Iversen wrote:On the other hand the strict top-down approach (i.e. learning every aspect of something from a grammar book or dictionary) has the problem that it doesn't suit the way our memory works - you need to see things as they are used in real situations. On the other hand, getting acquainted with something at the theoretical level will make it much easier for you to make sense of all the confused stuff you find 'out there'. So in other words, both strict bottom-up and top-down are inefficient, you need a combination.
A brilliant conclusion AND it gets to the crux of Krashen criticism. Thank you, thank you, thank you!
Iversen wrote:I have written somewhere in this thread that children learn their languages from isolated fragments (they can't read grammars or dictionaries, and parents may not be good at explaining things). In the case of highly irregular verbs like "to be" that would mean that they aren't learnt as one single verb, but more like several verb forms which are used in specific circumstances. With time the kids may realize that all the forms form one big lump - the verb "to be". On the other hand "fall" and "falls" are probably learnt from the start as one verb 'with a difference'. And then they learn to add the -s when speaking about single things or persons. but not when there are more than one. And then they learn that this isn't done for things that happened yesterday.
On the button again, as per usual. A very good clarifying response and exactly what I
meant to say, at least "to be" being a better example in English. I was thinking "to fall" (
caerse but didn't want to clutter up the post with a verb I still haven't mastered. (you don't say to some fella
me gusta a ti, unless you want to get hit. You say something like "you fall well with me" if you mean "you're cool". And I don't know all the proper conjugations either). It also happened to be one of the verbs presented in the unit I took the FSI quote from. (But FSI never gets into the "you fall well with me" and barely touches on
darse cuenta, although it's great for so many other things).
Instead, I was drawn back to childhood memories of finding out that those various conjugations of "to be" were all the same word, at least as far as grammar was concerned. I was sick a lot at that time and never got the point of why grammar was even a subject. Seemed like a difficult subject that had only theoretical applications in the real world, as opposed to something like arithmetic, which helped you know how many comics you could buy, and know how many comics at 12 cents versus 25 cents you can buy with the money in your pocket, or which comics you can buy next week when you get your allowance. Arithmetic definitely has applicability. But grammar? Subject, predicate, that wasn't [i]too[i] bad. Then they just started piling on more complications on something that seemed unnecessary in the first place.
So again, thank you for bringing that up, because the "s" ending or "fall, fell, falls, fell" was not really difficult to grasp as a child in English. But the technical folks and teachers and those with distant maternal languages see learners struggle with something that seems easy to a native speaker.

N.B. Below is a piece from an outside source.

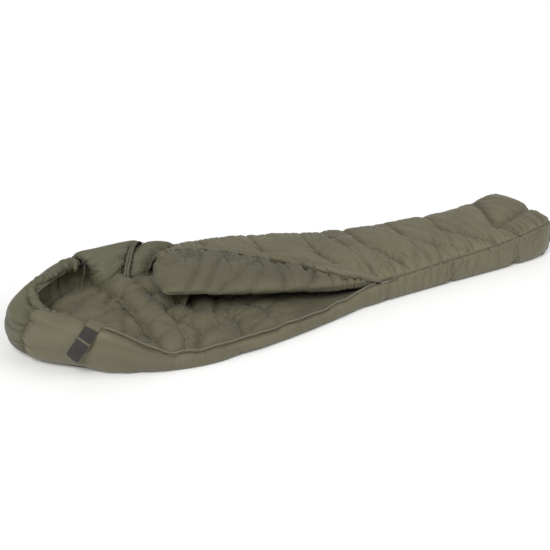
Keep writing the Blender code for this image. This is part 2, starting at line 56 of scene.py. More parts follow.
# The plan of the bag, as in part.py: (x, distance from the middle line).
HOOD_AND_TORSO = (
    (-1.15, 0.0), (-1.135, 0.07), (-1.09, 0.14), (-1.0, 0.225), (-0.85, 0.325), (-0.65, 0.385),
    (-0.45, 0.395), (-0.1, 0.345),
)
NEAR_PLAN = HOOD_AND_TORSO + ((0.2, 0.272), (0.5, 0.243), (0.9, 0.222), (1.08, 0.205), (1.143, 0.165))
FAR_PLAN = HOOD_AND_TORSO + ((0.2, 0.262), (0.5, 0.216), (0.85, 0.188), (1.08, 0.19), (1.143, 0.155))
NEAR_SEAM = ((-0.6, 0.1), (0.25, 0.1), (0.55, 0.109), (0.8, 0.122), (0.95, 0.142), (1.14, 0.168))
FAR_SEAM = ((-0.6, 0.104), (0.0, 0.098), (0.3, 0.085), (0.6, 0.075), (0.85, 0.088), (1.0, 0.12),
            (1.14, 0.145))
CROWN = ((-0.6, 0.14), (0.0, 0.13), (0.14, 0.127), (0.28, 0.13), (0.5, 0.143), (0.75, 0.146),
         (0.87, 0.15), (0.95, 0.156), (1.03, 0.168), (1.08, 0.168), (1.14, 0.158))
ZIP_LINE = (
    (-1.15, 0.185), (-0.97, 0.186), (-0.93, 0.178), (-0.86, 0.166), (-0.79, 0.128), (-0.73, 0.09),
    (-0.66, 0.06),
    (-0.57, 0.052), (-0.1, 0.053), (0.1, 0.064), (0.25, 0.094),
)
FOLD_POINT = np.array((0.25, -0.25, 0.105))
FOLD_ALONG = np.array((-0.973, 0.2308, 0.04)) / np.linalg.norm((-0.973, 0.2308, 0.04))
FOLD_FAR = np.array((0.2308, 0.973, 0.0)) / np.linalg.norm((0.2308, 0.973, 0.0))
FOLD_UP = np.cross(FOLD_FAR, FOLD_ALONG)
# the flap's zip edge: (distance along the fold from the slider, distance across it)
FLAP_EDGE = ((0.0, -0.012), (0.1, -0.008), (0.16, 0.008), (0.22, 0.04), (0.285, 0.095), (0.35, 0.145),
             (0.45, 0.205),
             (0.55, 0.262), (0.64, 0.3), (0.74, 0.312), (0.8, 0.3))
FLAP_LENGTH = 0.78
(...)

Iversen wrote:OK, this is possible, but a peek in a dictionary might clear things up so that you don't have to solve riddles yourself. Why invent the wheel when you can buy one?
I love dictionaries for clearing things up and bringing new perspectives. They're fantastic. And I have the utmost respect for your approach, which you seem to use so naturally. Dictionary envy.
Iversen wrote:As for words with a whole lot of uses: once you have memorized the 'core' meaning it will be easier to add secondary meanings and idioms etc. later. Trying to learn the whole lot in one fell sweep is not the smart way to do things. Use the tools (dictionaries, grammars) because they make it easier to learn from the real world afterwards. And use the real word to find out what you need to learn from the tools.
Thinking maybe you're keyboard failed you in that last sentence. Did you mean "real world"? Not certain, because we're talking about dictionaries and words. But I was talking about comic books, and that's "real world" when you're a kid. That's how my dad learned to read. He was kept home from school a lot.
But you might have meant exactly what you typed, and if so, please clarify. The idiot needs more help.
Oh, and could you comment on another clarifying thing? Is your preferred first grammar a simple short book in a language you know well? Or do you man-handle a comprehensive grammar like you do a dictionary?